Information provided:

---------------

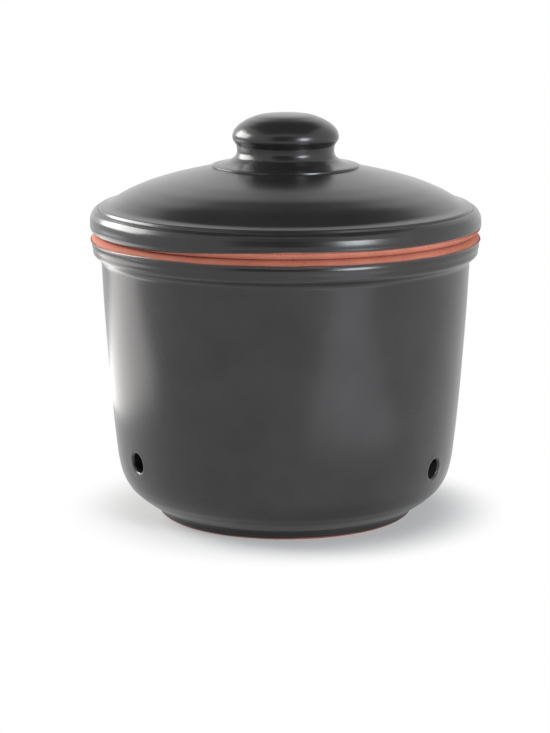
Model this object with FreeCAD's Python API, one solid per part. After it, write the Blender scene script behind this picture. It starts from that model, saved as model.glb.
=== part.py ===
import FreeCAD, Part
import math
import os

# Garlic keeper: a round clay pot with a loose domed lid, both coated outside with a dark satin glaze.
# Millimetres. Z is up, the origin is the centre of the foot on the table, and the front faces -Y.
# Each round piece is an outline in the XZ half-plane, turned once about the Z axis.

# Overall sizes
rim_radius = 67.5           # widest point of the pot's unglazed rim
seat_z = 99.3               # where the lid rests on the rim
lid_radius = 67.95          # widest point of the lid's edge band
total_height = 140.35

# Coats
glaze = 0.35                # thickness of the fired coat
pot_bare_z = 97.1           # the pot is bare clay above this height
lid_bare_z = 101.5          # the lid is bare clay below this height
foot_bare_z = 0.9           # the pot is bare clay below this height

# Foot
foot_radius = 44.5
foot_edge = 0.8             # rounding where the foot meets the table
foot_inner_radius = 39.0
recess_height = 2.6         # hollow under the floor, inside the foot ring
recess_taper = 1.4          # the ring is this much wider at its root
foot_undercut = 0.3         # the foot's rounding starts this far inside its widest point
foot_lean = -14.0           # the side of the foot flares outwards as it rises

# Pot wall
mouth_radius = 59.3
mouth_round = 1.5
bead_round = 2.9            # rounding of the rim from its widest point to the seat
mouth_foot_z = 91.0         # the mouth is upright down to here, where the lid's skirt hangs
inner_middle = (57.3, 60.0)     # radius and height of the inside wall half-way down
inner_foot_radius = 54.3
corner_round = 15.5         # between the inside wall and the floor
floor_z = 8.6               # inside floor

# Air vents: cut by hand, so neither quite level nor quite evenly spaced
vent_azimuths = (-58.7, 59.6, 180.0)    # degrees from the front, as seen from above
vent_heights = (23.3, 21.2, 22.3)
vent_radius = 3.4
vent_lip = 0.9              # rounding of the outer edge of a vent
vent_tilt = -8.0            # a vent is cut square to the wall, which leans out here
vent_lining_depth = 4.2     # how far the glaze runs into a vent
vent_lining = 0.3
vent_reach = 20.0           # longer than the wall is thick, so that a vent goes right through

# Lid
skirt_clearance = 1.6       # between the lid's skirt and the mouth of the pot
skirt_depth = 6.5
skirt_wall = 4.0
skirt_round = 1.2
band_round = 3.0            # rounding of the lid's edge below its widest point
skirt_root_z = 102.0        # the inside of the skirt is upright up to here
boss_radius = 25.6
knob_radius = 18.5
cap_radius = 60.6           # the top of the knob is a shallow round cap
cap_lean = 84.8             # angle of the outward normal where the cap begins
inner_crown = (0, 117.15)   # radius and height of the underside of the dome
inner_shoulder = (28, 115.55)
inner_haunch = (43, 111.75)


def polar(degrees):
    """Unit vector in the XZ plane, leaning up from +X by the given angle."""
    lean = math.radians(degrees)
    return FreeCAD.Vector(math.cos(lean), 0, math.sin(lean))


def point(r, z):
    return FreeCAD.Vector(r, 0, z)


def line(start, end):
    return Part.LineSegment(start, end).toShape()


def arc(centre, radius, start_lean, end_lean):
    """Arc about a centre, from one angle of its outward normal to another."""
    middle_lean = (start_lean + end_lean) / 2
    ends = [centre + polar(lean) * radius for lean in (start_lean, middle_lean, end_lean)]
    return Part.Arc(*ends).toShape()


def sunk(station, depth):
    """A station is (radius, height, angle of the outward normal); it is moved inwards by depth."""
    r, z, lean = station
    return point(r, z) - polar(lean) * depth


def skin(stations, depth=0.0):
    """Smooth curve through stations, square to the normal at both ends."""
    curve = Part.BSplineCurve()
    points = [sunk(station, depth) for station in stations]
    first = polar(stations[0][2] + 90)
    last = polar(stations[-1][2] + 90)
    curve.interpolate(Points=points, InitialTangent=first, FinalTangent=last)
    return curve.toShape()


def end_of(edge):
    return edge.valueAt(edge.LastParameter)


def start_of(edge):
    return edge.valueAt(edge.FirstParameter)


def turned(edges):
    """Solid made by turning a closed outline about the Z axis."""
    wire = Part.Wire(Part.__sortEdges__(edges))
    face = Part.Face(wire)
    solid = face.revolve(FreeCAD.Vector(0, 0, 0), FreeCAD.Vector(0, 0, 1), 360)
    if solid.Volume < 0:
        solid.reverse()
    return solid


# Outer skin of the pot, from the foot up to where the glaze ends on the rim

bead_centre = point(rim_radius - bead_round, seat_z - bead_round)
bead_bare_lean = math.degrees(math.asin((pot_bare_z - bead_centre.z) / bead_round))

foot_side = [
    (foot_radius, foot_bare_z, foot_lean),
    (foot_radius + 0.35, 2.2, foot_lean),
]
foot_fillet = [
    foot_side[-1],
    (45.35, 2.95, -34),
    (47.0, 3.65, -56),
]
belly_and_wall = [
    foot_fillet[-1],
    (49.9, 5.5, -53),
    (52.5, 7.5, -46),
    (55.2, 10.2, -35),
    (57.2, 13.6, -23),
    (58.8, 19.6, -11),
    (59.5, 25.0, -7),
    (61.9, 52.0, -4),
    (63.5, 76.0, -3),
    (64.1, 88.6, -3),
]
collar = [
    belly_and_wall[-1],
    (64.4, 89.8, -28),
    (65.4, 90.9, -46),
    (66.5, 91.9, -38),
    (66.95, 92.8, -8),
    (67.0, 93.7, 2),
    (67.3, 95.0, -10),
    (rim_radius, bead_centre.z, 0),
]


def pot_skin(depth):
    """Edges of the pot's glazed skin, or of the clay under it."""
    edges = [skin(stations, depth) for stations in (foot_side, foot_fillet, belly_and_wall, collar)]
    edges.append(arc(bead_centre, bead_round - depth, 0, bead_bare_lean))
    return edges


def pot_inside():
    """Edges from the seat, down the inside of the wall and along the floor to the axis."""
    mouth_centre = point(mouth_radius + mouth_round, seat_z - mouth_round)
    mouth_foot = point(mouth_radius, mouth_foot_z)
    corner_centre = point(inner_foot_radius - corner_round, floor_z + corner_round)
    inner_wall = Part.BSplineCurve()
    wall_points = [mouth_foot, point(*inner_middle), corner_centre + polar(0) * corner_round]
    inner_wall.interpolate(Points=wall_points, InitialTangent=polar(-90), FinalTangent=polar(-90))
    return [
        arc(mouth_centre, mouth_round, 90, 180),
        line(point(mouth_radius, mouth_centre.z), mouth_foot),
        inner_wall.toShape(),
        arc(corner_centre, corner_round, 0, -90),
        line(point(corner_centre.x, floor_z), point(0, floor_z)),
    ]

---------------

What is asked:
Copy the lines from the start of the data verbatim, stopping after the line containing "floor_z = 8.6".

Solution:
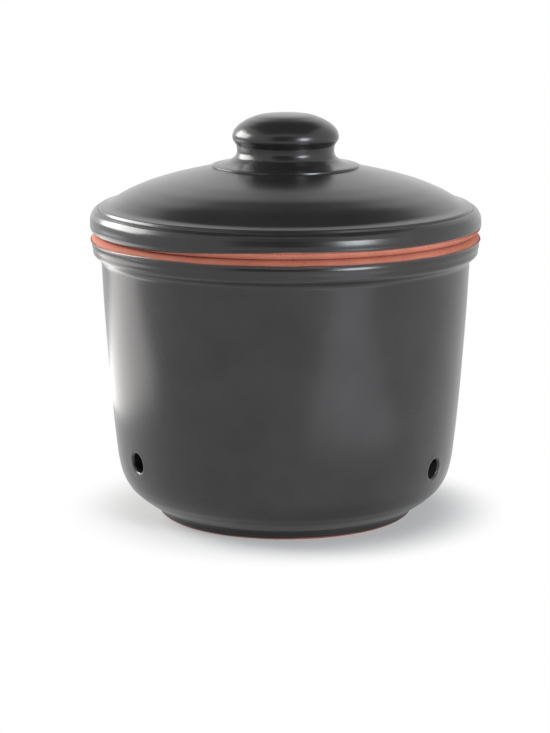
Model this object with FreeCAD's Python API, one solid per part. After it, write the Blender scene script behind this picture. It starts from that model, saved as model.glb.
=== part.py ===
import FreeCAD, Part
import math
import os

# Garlic keeper: a round clay pot with a loose domed lid, both coated outside with a dark satin glaze.
# Millimetres. Z is up, the origin is the centre of the foot on the table, and the front faces -Y.
# Each round piece is an outline in the XZ half-plane, turned once about the Z axis.

# Overall sizes
rim_radius = 67.5           # widest point of the pot's unglazed rim
seat_z = 99.3               # where the lid rests on the rim
lid_radius = 67.95          # widest point of the lid's edge band
total_height = 140.35

# Coats
glaze = 0.35                # thickness of the fired coat
pot_bare_z = 97.1           # the pot is bare clay above this height
lid_bare_z = 101.5          # the lid is bare clay below this height
foot_bare_z = 0.9           # the pot is bare clay below this height

# Foot
foot_radius = 44.5
foot_edge = 0.8             # rounding where the foot meets the table
foot_inner_radius = 39.0
recess_height = 2.6         # hollow under the floor, inside the foot ring
recess_taper = 1.4          # the ring is this much wider at its root
foot_undercut = 0.3         # the foot's rounding starts this far inside its widest point
foot_lean = -14.0           # the side of the foot flares outwards as it rises

# Pot wall
mouth_radius = 59.3
mouth_round = 1.5
bead_round = 2.9            # rounding of the rim from its widest point to the seat
mouth_foot_z = 91.0         # the mouth is upright down to here, where the lid's skirt hangs
inner_middle = (57.3, 60.0)     # radius and height of the inside wall half-way down
inner_foot_radius = 54.3
corner_round = 15.5         # between the inside wall and the floor
floor_z = 8.6               # inside floor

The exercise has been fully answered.